== STATED TASK ==
Retype, exactly as written, every line from the one containing "outline = stamp_outline()" down to the one containing "for body, members", including both, and nothing else.

== MATERIALS PROVIDED ==

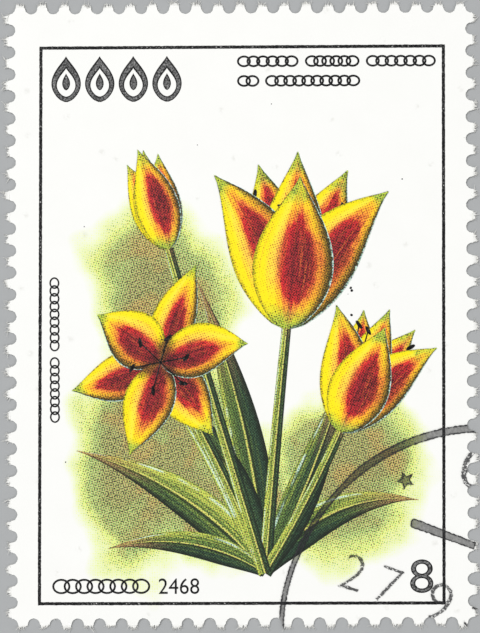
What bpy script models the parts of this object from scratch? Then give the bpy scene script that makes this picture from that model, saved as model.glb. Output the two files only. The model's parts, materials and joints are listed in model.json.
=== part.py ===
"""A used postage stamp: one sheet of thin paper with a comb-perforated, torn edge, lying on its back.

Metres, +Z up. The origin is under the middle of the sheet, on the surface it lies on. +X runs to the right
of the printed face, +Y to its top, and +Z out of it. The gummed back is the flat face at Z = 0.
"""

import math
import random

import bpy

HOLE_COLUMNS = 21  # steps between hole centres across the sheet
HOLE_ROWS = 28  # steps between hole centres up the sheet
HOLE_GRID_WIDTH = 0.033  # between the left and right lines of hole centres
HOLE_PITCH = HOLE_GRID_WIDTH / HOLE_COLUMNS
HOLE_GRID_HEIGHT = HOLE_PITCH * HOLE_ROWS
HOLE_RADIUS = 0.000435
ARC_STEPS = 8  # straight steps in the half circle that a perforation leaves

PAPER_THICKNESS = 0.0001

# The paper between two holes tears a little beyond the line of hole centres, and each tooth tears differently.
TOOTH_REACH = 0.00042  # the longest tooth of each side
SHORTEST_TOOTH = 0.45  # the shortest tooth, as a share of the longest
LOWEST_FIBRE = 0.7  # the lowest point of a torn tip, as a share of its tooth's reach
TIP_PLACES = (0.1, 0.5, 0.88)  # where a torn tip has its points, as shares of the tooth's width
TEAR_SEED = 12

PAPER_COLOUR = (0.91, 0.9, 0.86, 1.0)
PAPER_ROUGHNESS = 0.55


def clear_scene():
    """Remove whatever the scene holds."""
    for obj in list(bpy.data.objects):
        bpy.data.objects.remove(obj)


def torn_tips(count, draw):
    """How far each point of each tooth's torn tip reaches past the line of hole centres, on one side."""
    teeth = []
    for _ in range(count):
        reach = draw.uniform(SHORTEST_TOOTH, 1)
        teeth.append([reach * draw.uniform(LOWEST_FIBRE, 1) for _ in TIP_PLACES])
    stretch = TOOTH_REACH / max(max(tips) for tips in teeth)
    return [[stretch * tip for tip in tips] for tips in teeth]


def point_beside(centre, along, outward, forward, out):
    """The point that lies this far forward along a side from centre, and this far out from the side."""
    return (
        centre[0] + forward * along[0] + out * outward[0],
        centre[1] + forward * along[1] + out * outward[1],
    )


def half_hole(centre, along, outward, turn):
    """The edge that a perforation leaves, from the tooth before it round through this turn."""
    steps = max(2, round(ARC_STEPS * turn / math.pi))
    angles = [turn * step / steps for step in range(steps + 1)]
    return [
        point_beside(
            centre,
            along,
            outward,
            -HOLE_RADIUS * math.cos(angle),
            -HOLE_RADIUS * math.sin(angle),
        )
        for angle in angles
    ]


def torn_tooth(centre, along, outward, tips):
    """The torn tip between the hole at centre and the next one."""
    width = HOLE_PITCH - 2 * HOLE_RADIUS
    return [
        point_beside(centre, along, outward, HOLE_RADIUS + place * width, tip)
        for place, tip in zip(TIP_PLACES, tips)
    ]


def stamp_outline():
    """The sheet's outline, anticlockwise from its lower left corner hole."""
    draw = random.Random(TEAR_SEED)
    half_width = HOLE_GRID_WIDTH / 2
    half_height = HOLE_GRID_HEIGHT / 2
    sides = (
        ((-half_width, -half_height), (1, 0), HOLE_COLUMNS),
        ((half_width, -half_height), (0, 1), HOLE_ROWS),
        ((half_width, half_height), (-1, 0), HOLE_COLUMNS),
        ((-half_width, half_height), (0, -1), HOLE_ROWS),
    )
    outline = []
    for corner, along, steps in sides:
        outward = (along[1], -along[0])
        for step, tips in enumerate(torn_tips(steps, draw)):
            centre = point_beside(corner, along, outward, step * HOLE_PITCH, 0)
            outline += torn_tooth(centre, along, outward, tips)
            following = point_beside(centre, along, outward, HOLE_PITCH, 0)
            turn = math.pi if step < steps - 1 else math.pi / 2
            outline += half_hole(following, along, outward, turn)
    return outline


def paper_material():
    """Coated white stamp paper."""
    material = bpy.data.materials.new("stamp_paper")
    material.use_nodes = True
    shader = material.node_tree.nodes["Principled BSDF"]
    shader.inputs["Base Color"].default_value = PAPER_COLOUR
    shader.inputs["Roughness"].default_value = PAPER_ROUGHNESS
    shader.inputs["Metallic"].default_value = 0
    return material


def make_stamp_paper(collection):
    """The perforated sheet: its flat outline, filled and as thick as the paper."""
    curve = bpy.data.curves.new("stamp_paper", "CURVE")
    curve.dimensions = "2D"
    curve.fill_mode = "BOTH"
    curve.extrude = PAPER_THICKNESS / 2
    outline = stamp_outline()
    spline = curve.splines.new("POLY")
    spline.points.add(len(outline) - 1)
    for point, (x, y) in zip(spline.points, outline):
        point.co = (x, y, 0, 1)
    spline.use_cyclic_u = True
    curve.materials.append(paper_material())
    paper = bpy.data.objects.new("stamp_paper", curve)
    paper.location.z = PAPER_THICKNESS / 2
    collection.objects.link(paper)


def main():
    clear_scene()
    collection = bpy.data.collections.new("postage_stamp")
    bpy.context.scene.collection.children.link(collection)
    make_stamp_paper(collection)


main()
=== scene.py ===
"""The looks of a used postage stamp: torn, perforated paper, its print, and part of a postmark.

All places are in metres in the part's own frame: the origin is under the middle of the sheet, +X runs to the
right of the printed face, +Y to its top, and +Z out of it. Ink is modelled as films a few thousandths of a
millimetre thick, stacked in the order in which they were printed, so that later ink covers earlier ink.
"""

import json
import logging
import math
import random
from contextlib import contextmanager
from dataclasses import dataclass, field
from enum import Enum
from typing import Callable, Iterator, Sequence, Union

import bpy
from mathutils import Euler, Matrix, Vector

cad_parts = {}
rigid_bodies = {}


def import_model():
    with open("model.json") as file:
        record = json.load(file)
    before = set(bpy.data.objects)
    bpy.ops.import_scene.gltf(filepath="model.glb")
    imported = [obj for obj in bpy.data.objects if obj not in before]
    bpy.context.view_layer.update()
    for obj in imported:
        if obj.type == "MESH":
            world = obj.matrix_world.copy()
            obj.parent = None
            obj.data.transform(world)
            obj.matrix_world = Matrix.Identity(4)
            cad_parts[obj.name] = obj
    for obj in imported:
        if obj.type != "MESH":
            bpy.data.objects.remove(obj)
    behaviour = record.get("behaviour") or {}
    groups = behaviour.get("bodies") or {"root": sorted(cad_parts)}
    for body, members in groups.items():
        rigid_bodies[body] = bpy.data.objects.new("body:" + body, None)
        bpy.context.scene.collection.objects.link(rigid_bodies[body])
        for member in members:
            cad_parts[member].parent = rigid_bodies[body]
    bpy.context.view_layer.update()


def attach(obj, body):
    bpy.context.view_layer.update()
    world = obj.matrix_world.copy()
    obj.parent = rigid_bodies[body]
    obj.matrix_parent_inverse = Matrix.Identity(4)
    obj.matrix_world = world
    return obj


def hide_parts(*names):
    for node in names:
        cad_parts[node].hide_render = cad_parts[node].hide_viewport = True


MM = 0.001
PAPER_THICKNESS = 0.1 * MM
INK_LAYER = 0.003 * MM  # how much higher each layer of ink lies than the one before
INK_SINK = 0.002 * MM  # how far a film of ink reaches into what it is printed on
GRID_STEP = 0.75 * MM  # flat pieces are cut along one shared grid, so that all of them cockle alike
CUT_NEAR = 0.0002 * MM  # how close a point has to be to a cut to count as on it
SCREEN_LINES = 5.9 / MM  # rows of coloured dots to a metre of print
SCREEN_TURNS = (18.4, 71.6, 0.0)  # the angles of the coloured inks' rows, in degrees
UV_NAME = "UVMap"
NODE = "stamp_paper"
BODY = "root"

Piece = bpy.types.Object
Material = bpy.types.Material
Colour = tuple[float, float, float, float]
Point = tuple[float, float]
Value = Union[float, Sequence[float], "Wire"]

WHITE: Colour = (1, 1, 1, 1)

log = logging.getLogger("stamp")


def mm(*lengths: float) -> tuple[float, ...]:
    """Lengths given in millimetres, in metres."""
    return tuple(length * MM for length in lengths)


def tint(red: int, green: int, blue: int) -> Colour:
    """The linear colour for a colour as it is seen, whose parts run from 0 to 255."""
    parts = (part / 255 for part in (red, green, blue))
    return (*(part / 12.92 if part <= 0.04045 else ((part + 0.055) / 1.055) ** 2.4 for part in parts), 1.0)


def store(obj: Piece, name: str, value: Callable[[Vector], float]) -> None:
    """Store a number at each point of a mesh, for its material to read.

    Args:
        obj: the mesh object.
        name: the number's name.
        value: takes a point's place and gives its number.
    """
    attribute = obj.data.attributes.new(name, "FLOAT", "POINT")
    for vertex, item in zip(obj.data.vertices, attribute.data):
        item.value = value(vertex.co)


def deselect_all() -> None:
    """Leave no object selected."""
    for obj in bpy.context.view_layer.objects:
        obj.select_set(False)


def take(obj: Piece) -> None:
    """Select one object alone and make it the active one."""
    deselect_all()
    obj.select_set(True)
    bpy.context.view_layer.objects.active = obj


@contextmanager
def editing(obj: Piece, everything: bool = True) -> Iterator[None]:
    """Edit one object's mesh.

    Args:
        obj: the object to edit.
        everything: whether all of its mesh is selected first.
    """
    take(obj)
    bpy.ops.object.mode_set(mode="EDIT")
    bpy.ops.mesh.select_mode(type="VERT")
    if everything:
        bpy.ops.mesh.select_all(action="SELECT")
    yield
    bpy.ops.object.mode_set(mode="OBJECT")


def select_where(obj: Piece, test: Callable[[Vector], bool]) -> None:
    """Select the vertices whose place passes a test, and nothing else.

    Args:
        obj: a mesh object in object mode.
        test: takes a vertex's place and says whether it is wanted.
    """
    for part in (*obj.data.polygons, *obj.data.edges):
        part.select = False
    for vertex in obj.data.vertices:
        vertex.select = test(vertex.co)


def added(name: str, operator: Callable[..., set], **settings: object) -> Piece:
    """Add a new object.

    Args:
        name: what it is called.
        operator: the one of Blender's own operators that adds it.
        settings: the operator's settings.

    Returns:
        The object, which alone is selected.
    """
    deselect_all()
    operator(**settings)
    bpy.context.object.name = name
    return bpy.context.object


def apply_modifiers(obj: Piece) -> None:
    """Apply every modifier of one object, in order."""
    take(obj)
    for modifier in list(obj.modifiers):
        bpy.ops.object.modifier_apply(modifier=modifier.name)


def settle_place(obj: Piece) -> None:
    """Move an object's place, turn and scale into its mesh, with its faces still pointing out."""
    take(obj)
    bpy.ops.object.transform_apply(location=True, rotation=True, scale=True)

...

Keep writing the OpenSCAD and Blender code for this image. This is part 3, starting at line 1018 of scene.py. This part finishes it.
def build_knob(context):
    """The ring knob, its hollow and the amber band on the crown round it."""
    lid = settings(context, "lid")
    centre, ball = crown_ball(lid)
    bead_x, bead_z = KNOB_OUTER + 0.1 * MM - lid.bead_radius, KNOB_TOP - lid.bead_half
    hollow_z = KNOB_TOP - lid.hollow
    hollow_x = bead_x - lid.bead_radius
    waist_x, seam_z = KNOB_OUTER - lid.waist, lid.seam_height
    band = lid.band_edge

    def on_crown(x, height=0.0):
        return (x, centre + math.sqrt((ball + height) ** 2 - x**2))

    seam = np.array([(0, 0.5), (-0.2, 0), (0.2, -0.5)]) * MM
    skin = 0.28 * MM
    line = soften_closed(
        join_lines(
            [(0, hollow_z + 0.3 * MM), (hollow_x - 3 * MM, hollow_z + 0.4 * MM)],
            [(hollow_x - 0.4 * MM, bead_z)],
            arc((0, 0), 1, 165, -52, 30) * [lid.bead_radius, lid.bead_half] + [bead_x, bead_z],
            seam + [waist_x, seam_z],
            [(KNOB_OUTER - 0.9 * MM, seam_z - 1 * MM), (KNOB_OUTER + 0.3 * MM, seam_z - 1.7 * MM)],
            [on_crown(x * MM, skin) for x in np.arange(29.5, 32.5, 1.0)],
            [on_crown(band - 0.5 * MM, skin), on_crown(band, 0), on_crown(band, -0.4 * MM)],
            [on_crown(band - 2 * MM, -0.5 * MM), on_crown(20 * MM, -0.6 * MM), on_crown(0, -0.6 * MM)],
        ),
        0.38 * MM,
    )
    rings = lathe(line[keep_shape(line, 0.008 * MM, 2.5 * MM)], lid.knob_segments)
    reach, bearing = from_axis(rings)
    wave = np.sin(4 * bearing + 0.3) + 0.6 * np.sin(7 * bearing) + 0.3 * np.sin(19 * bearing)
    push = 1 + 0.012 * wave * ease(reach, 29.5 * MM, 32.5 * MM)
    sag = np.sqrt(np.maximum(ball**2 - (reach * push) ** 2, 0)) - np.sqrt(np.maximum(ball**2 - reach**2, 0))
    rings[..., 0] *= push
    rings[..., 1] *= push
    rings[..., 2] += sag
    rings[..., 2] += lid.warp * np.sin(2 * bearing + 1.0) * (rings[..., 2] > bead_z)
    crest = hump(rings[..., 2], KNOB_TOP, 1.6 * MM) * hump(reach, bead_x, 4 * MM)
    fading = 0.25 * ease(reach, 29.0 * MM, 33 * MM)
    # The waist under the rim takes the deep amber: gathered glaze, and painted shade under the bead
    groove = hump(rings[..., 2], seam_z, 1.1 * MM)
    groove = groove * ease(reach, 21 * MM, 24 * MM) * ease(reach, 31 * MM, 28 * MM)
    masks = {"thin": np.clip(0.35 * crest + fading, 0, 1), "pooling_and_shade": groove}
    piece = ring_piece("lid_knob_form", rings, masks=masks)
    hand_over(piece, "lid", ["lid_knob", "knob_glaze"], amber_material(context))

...

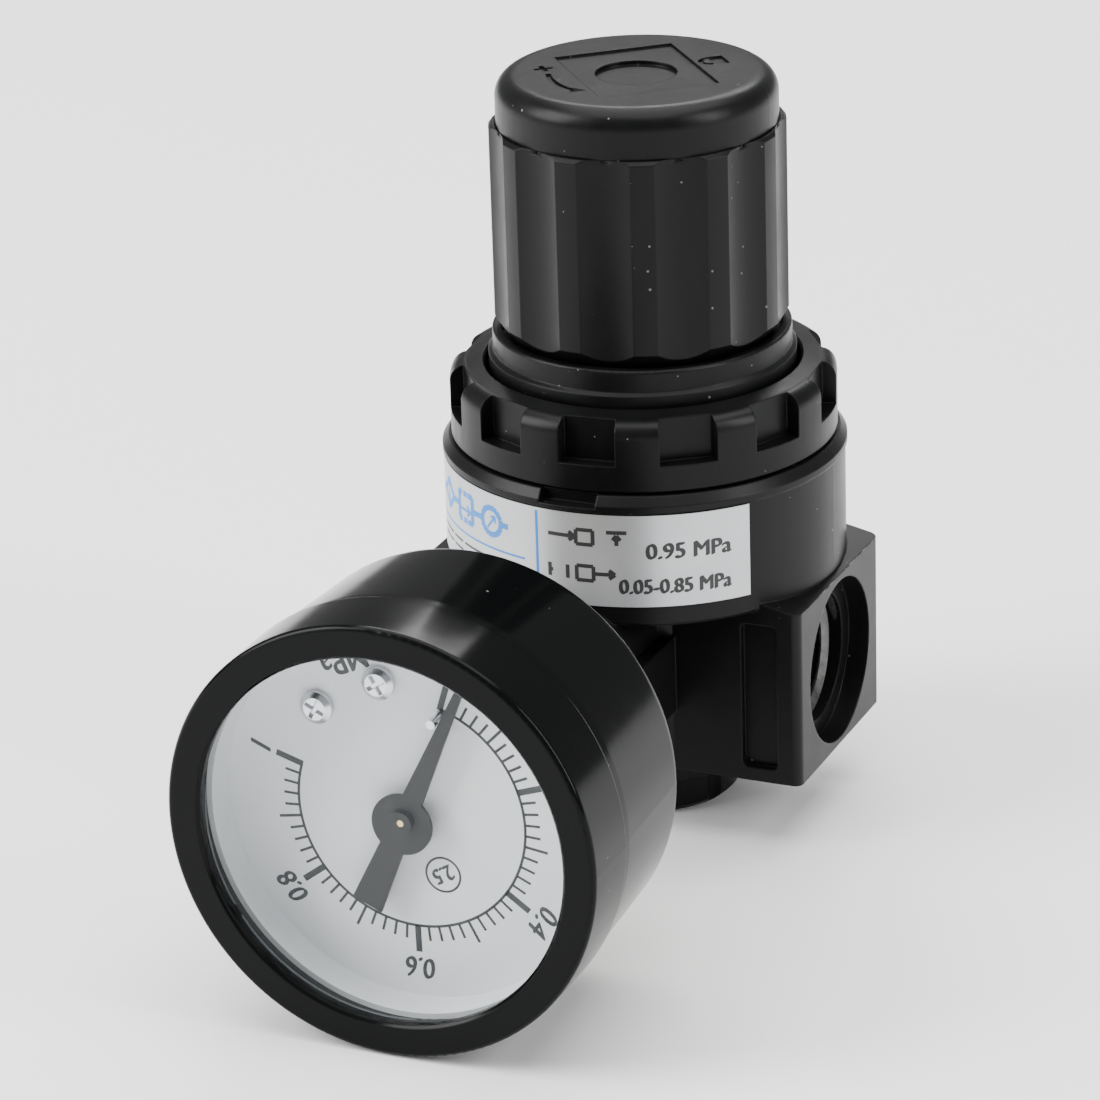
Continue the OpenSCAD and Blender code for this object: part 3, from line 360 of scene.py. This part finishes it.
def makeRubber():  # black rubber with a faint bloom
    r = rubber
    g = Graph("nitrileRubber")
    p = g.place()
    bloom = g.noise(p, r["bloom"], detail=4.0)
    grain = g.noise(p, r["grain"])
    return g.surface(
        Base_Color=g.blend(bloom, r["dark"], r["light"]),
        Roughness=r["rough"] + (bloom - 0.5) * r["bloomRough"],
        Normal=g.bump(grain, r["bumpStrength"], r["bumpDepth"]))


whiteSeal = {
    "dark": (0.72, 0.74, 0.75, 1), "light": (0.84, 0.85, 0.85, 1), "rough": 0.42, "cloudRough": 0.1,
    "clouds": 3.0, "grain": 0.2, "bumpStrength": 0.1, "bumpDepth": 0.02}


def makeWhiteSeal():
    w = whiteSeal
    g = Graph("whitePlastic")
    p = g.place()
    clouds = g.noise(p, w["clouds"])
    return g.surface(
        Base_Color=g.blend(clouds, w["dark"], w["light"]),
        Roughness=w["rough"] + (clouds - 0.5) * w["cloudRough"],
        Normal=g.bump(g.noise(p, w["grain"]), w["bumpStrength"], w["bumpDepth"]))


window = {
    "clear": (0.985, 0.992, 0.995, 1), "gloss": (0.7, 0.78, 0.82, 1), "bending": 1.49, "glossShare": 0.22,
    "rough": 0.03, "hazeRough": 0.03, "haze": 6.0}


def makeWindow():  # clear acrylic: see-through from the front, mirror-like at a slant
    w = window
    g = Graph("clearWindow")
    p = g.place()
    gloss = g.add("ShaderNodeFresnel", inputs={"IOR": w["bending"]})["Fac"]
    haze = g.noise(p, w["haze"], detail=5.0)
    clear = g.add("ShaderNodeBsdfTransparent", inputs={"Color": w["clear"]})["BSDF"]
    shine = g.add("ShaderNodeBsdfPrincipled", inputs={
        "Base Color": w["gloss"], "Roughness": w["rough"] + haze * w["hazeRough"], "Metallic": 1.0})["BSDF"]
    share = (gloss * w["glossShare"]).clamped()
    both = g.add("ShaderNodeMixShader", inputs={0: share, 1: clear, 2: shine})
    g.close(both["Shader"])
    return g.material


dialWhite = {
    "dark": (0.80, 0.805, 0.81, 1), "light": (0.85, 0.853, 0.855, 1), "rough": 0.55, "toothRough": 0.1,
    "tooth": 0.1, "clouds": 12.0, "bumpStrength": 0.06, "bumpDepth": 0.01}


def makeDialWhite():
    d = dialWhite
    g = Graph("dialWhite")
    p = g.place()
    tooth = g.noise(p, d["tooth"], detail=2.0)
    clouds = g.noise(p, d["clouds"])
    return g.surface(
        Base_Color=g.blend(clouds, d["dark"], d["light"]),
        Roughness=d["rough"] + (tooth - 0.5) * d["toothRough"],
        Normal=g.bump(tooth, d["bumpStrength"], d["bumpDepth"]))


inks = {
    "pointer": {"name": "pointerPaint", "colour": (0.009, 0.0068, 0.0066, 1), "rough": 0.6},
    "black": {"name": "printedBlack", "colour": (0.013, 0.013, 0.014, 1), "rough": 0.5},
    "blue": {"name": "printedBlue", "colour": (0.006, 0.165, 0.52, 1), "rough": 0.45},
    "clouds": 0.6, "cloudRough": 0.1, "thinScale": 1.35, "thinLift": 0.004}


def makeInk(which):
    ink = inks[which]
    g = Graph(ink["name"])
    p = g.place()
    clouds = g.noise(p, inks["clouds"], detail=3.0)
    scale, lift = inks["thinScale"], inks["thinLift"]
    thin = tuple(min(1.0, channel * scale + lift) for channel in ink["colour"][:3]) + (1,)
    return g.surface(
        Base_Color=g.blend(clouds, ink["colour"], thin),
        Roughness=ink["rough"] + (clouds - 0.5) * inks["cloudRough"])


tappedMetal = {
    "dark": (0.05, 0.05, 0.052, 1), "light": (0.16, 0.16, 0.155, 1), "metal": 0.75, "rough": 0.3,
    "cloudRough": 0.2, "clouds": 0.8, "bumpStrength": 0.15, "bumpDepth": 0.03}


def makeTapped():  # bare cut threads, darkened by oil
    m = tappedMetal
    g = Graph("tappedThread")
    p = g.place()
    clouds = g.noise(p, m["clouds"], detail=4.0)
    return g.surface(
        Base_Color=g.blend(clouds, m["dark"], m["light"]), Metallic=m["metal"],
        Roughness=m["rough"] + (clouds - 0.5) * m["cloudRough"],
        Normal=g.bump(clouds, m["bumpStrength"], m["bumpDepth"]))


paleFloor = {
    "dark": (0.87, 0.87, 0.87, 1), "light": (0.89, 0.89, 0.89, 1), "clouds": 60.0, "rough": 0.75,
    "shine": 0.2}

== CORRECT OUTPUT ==
    outline = stamp_outline()
    spline = curve.splines.new("POLY")
    spline.points.add(len(outline) - 1)
    for point, (x, y) in zip(spline.points, outline):
        point.co = (x, y, 0, 1)
    spline.use_cyclic_u = True
    curve.materials.append(paper_material())
    paper = bpy.data.objects.new("stamp_paper", curve)
    paper.location.z = PAPER_THICKNESS / 2
    collection.objects.link(paper)


def main():
    clear_scene()
    collection = bpy.data.collections.new("postage_stamp")
    bpy.context.scene.collection.children.link(collection)
    make_stamp_paper(collection)


main()
=== scene.py ===
"""The looks of a used postage stamp: torn, perforated paper, its print, and part of a postmark.

All places are in metres in the part's own frame: the origin is under the middle of the sheet, +X runs to the
right of the printed face, +Y to its top, and +Z out of it. Ink is modelled as films a few thousandths of a
millimetre thick, stacked in the order in which they were printed, so that later ink covers earlier ink.
"""

import json
import logging
import math
import random
from contextlib import contextmanager
from dataclasses import dataclass, field
from enum import Enum
from typing import Callable, Iterator, Sequence, Union

import bpy
from mathutils import Euler, Matrix, Vector

cad_parts = {}
rigid_bodies = {}


def import_model():
    with open("model.json") as file:
        record = json.load(file)
    before = set(bpy.data.objects)
    bpy.ops.import_scene.gltf(filepath="model.glb")
    imported = [obj for obj in bpy.data.objects if obj not in before]
    bpy.context.view_layer.update()
    for obj in imported:
        if obj.type == "MESH":
            world = obj.matrix_world.copy()
            obj.parent = None
            obj.data.transform(world)
            obj.matrix_world = Matrix.Identity(4)
            cad_parts[obj.name] = obj
    for obj in imported:
        if obj.type != "MESH":
            bpy.data.objects.remove(obj)
    behaviour = record.get("behaviour") or {}
    groups = behaviour.get("bodies") or {"root": sorted(cad_parts)}
    for body, members in groups.items():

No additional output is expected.